September 1, 2016

All Seraphic Saints Friary

Religious houses are usually named for some heavenly patronage, either a saint or some mystery of the faith. For example, the first friary I ever lived in was the former Holy Cross Friary on Soundview Ave. in the Bronx. Right now I'm taking some vacation while staying at St. Francis of Assisi Friary, the second house to bear that title during my time in my Province of the Capuchins.

Somewhat strangely, the house where I am assigned now, in which resides the fraternity of the Capuchin General Curia, did not seem to have such a patron. It was just 'the General Curia' or, in the habit of religious to call places by their earthly location rather than by their heavenly patron, 'Via Piemonte.'

Well today we have received a letter from the General Minister in which he decrees a remedy for this situation. The house is to be dedicated to All Seraphic Saints, with the corresponding titular feast day of November 29.


The history of the question presented in the letter is interesting. It seems that in the earlier years of the Capuchin reform, i.e. in the sixteenth and seventeenth centuries, the General Curia of the Capuchins was at a place called San Bonaventura al Qurinale, and so took St. Bonaventure as a patron. When it moved closer to the new church of the Immaculate Conception by the Piazza Barberini, the Curia gained the new, corresponding patroness.

In 1890, when the Order decided, under the leadership of the storied General Minister Bernard of Andermatt, to build a new General Curia, the fraternity stayed for a while by the church of Nicholas of Tolentino in Rome, and so had him for a patron. When the new complex was opened in 1896, Bernard brought the relics of St. Lawrence of Brindisi, and so he became a patron. But when the Capuchin International College was spun off from this Capuchin neighborhood in 1964 for its current location on the GRA (the ring road that goes around Rome), it took St. Lawrence's patronage along.

(Fun trivia: Br. Bernard concluded his earthly life as Archbishop of the titular see of Stauropolis, 'City of the Cross,' a designation that's something of a departure from the older name of the city, Aphrodisias.)

When the friars of the Capuchin General Curia arrived at our current location in 1953, the nuns who had previously lived there had called their house the monastery of the Most Holy Body of Christ, but when they left for their new place, they took the name with them.

And so the Capuchin events of 1953 and 1964 left the house/fraternity of the Capuchin General Curia without explicit heavenly patronage.

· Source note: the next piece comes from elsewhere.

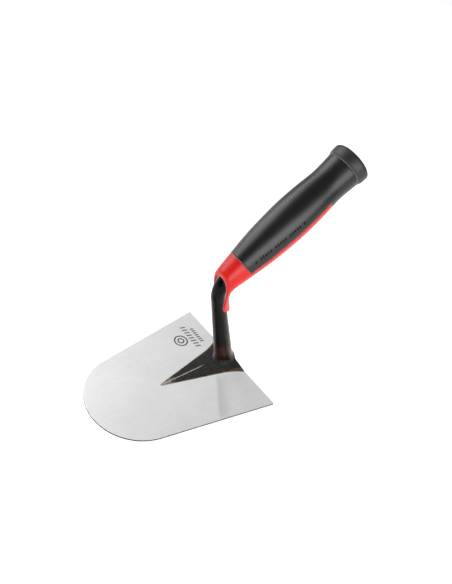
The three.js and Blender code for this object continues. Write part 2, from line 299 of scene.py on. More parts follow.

But now, in his letter dated March 31, 2016 but only shared with us today, our current General Minister, Br. Mauro Jöhri, writes:
With this letter I decree that the Fraternity of the General Curia shall be dedicated to all the Saints of the Order and that its feast shall be held each year on November 29, the liturgical feast of All Franciscan Saints, and the anniversary of the Rule.
(That is, the anniversary of the confirmation of the Franciscan Rule by Pope Honorius III on November 29, 1223 by the bull Solet annuere.)


All Seraphic Saints, pray for us!

3 comments:

carl said...

A digression from your point, but it raises a question that has lurked in my mind for some time: You noted that your general minister's letter was dated March 31, but was not shared with you until Sept. 1. Such a practice seems to happen rather a lot with papal documents -- they officially bear one date, but aren't released publicly until considerably later. Do you know why this is? Why make a decision, but wait so long to make it public?

Brother Charles said...

Hi Carl, thanks for the comment. I think that in the case of our letter, it was just an oversight by the authorities of the house here. In the case of papal documents, my guess is that it is often a question of preparing translations in the various languages.

carl said...

Interesting! Thanks for your reply, Brother, and may all the Seraphic saints intercede for you.